The Uganda cultural centre

The management of Uganda National Cultural Centre is caught up in a standoff with a section of creative and performing artistes over reports that land occupying the National Theatre parking has been allocated to a private developer to construct two commercial ‘culture towers’. The identity of the private developer and the details of this are yet to be revealed.

The artistes have charged that Uganda National Cultural Centre (UNCC) has had a long history of ignoring their interests and aspirations. Hence, this allocation or/and giveaway of land to the developer is seen as an extension of this inattention.
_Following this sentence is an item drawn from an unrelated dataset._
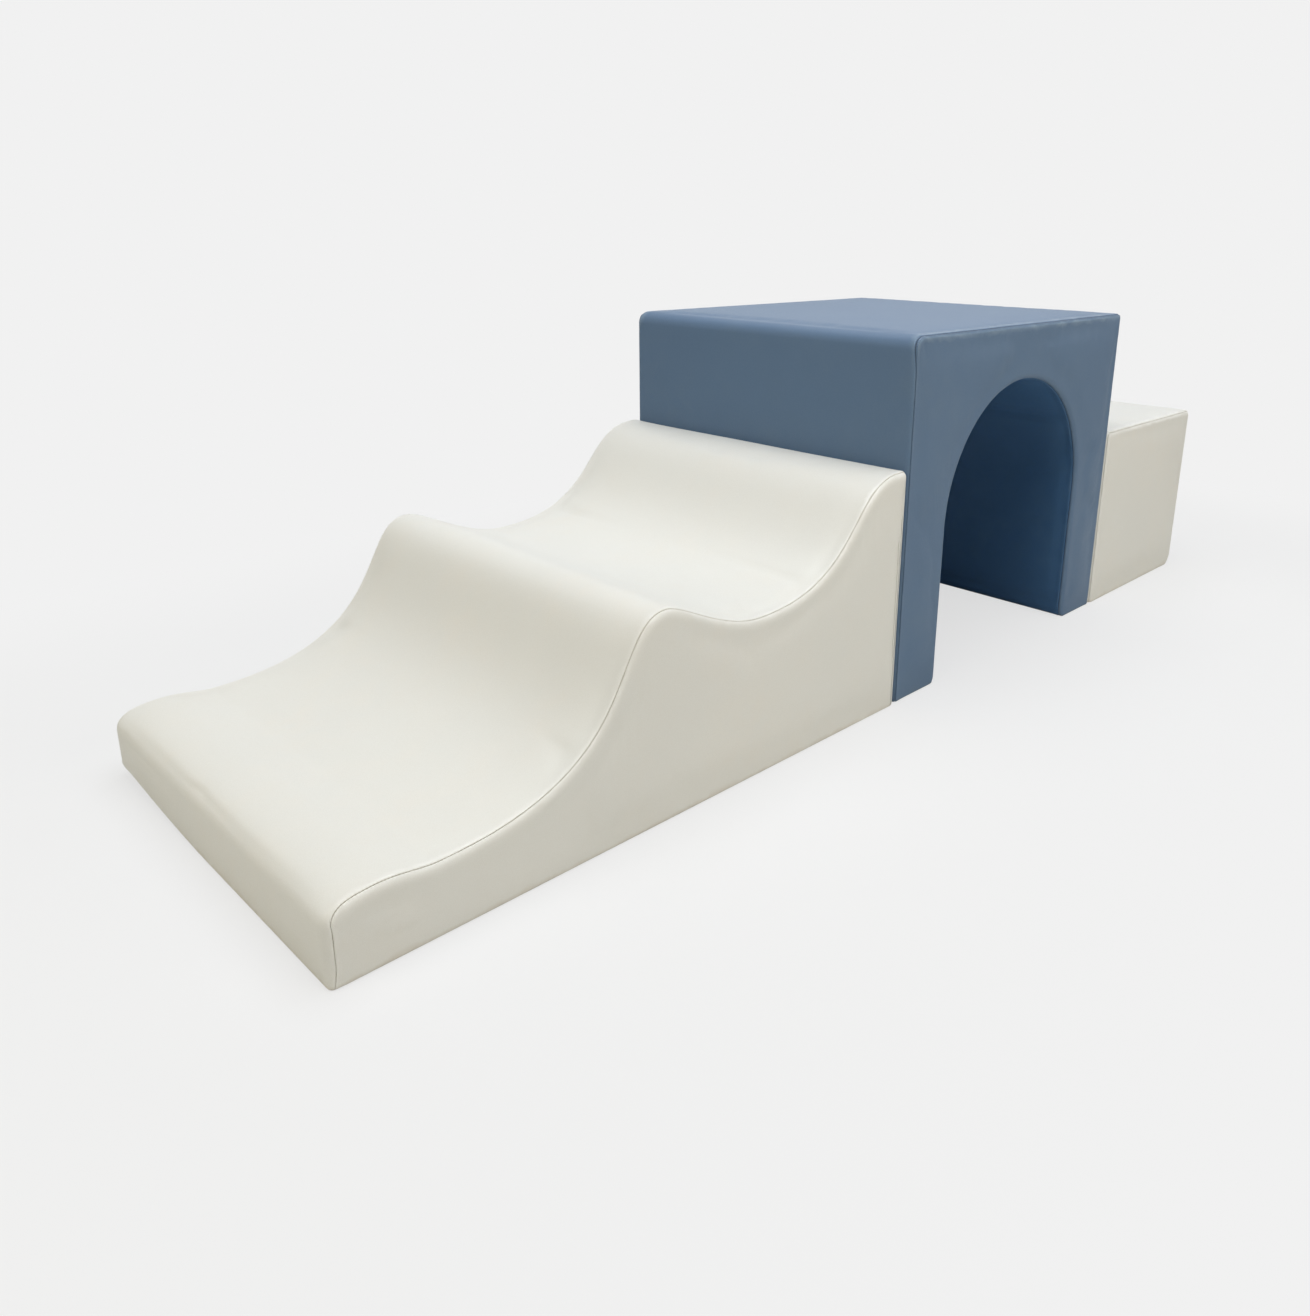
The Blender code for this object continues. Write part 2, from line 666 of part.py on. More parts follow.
def build_step(shapes):
    module = add_empty("step_module", None, (STEP_START, 0, 0))
    edge = [(STEP_EDGE_RADIUS, STEP_SEAM_ANGLE)]
    start = seam_inset(*edge[0]) + GAP
    end = STEP_LENGTH - STEP_HEEL_RADIUS - GAP
    zip_place = (start + end) / 2
    core = core_mesh("step_core", [step_wrap], edge, STEP_WIDTH)
    core = cut_channel(core, zip_place, STEP_ZIP_LENGTH, True)
    add_piece("step_foam_core", core, FOAM_LOOK, module)
    wrap = wrap_mesh("step_wrap", step_wrap, STEP_WIDTH, *edge[0])
    add_piece("step_top_cover", wrap, IVORY_LOOK, module)
    for side, hand in (("near", -1), ("far", 1)):
        panel = panel_mesh("step_side", [step_wrap], edge, STEP_WIDTH, hand)
        add_piece("step_side_panel_" + side, panel, IVORY_LOOK, module)
    half_width = STEP_WIDTH / 2 - seam_depth(*edge[0]) - GAP
    base = base_mesh("step_base", start, end, half_width, zip_place, STEP_ZIP_LENGTH, True)
    add_piece("step_base_panel", base, BASE_LOOK, module)
    add_zip("step_zip", module, zip_place, STEP_ZIP_LENGTH, True, shapes)
    add_piece("step_loop_strip", strip_mesh(-GAP - STRIP_THICKNESS), STRIP_LOOK, module)


def main():
    clear_scene()
    shapes = (slider_mesh(), pull_mesh())
    build_ramp(shapes)
    build_tunnel(shapes)
    build_step(shapes)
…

This is more so since no dialogue has been had between the artistes, UNCC, and the purported developer about how the new facility will cater for the creative, innovative, artistic, and performative interests, potentials, needs, and aspirations of the artistes, who include, but are not limited to, dancers, musicians, composers, choreographers, playwrights, actors, poets, creative writers, directors, conductors, stage managers, researchers, educators, and costume, technical, and lighting designers.
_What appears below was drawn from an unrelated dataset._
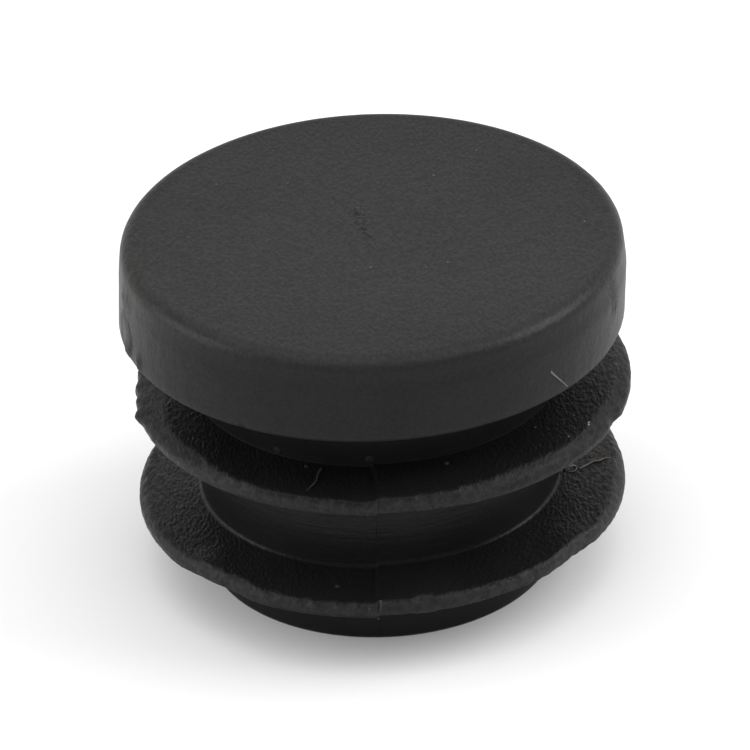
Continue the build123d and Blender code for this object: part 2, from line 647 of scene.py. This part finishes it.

The crises at UNCC are profounder than the present gridlock can divulge. They have roots in structural dysfunctionality: on the one hand, as an organisation that is mandated to, support, guide, oversee and preside over artistic and cultural activities, UNCC is nationalised in its administrative, operational, and managerial structures.
The managers are appointed by the government under the auguries of the ministry of gender, labour, and social development. On the other hand, the community that the institution is serving – artistes - is purely private, with very marginal representation on the administrative boards.

The synergy between UNCC as a nationalised institution and the creative and performing arts economy as a predominantly, if not, entirely private sector is yet to be harmonised. The managers are not accountable to the artistes, the constituency that they are paid to serve. Hence, there are no checks and balances from and between all stakeholders to make this private-public sector partnership constructive, productive, meaningful, and effective. There is need for policy review to address these structural gaps and identify and long-term solutions to these inherent structural dysfunctionalities.
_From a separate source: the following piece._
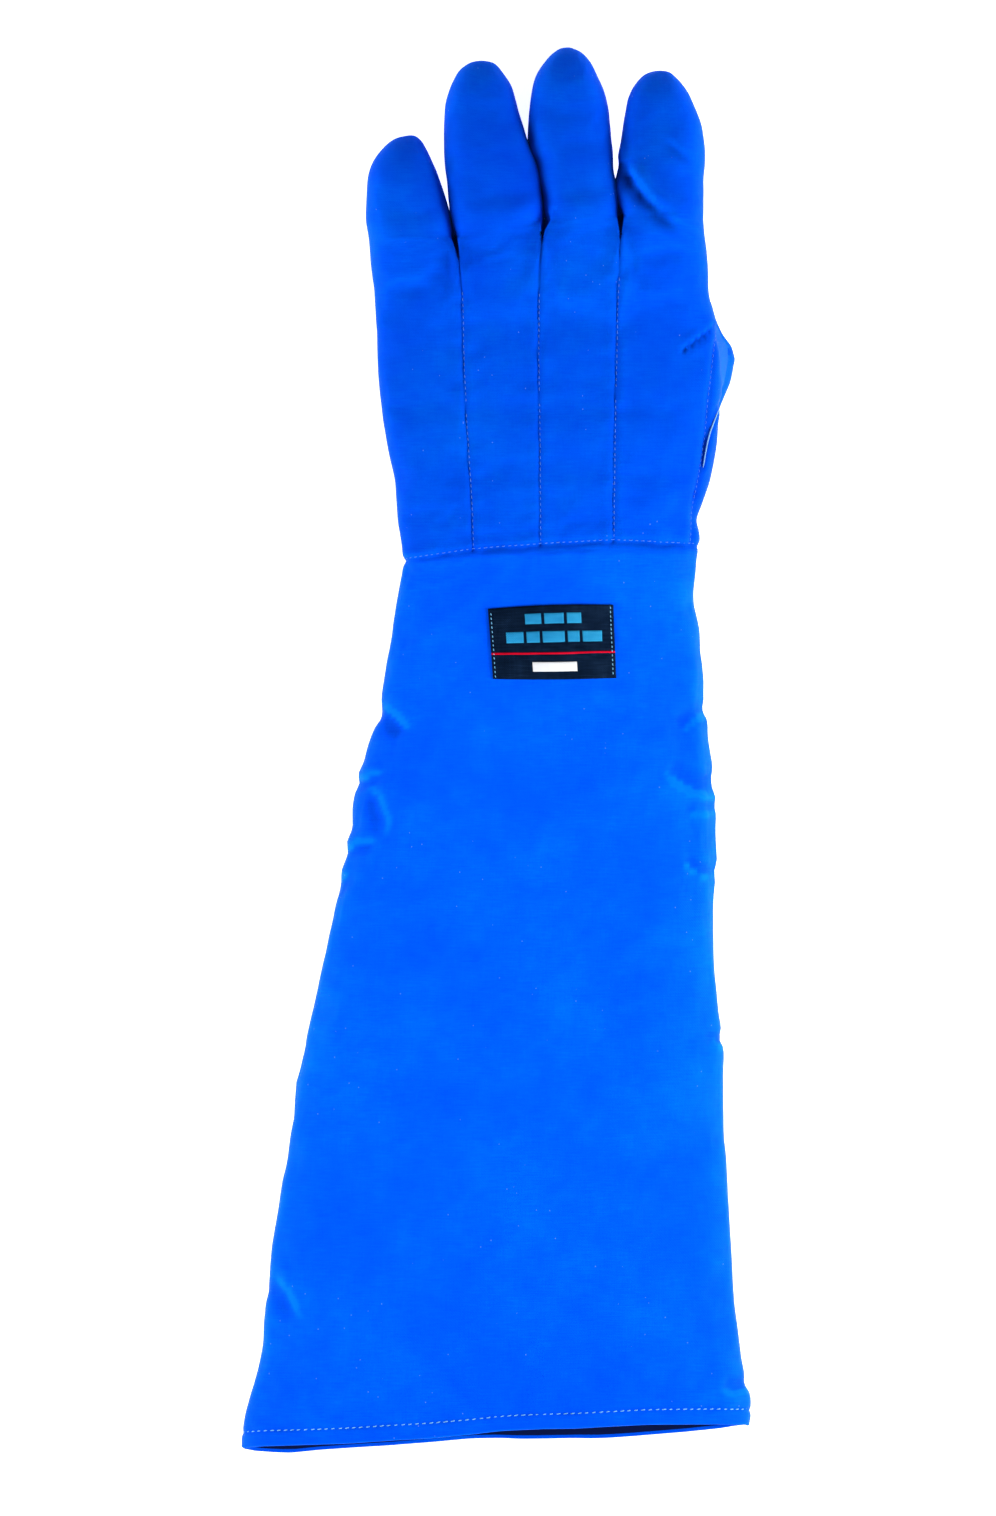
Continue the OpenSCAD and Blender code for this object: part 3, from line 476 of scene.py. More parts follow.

Overtime, artistes have sought alternative spaces to experiment with their ideas, explore creative possibilities, produce and circulate artistic products, and reach out to and grow clientele for their creative outputs. These spaces include performance venues in hotels, stadiums, recreation centres, open communities, and youth centres. Although these creative and artistic alternatives have enhanced the artistes’ innovation, they have also covered up for the managerial incompetence at UNCC. UNCC managers can revive its relevance by availing opportunities, spaces, programmes, and ideas to the creative and performing arts fraternity with intention to stimulate this resourceful potential and innovative goodwill.

From the viewpoint of creative and performing artistes, there is urgent need for honest discourses that aim to explore how structures can be established to transform the creative economy into a creative industry.
Ever since the creative and performing arts industry experienced boom in the 1990s, it has largely remained informal and dispersed. As such, there is not structural or institutional foundations to coalesce actors into a critical mass to push for advocacy, mobilise and organise creative minds, and have a collective pursuance of the interests and aspirations of artistes. The existing performing arts associations are too individualised and factionalised to serve any interests beyond the ideas of those who started them.

The current crisis provides an opportunity for various stakeholders to initiate constructive dialogues that can identify and implement reforms at UNCC and in the creative and performing arts economy in its entirety. Such reforms should be anchored in long-term vision and mission that focus on positioning the creative and performing arts as drivers of social, cultural, economic, political transformation of communities.

Mr Mabingo is a PhD candidate of Dance Education and Pedagogy at the University of Auckland.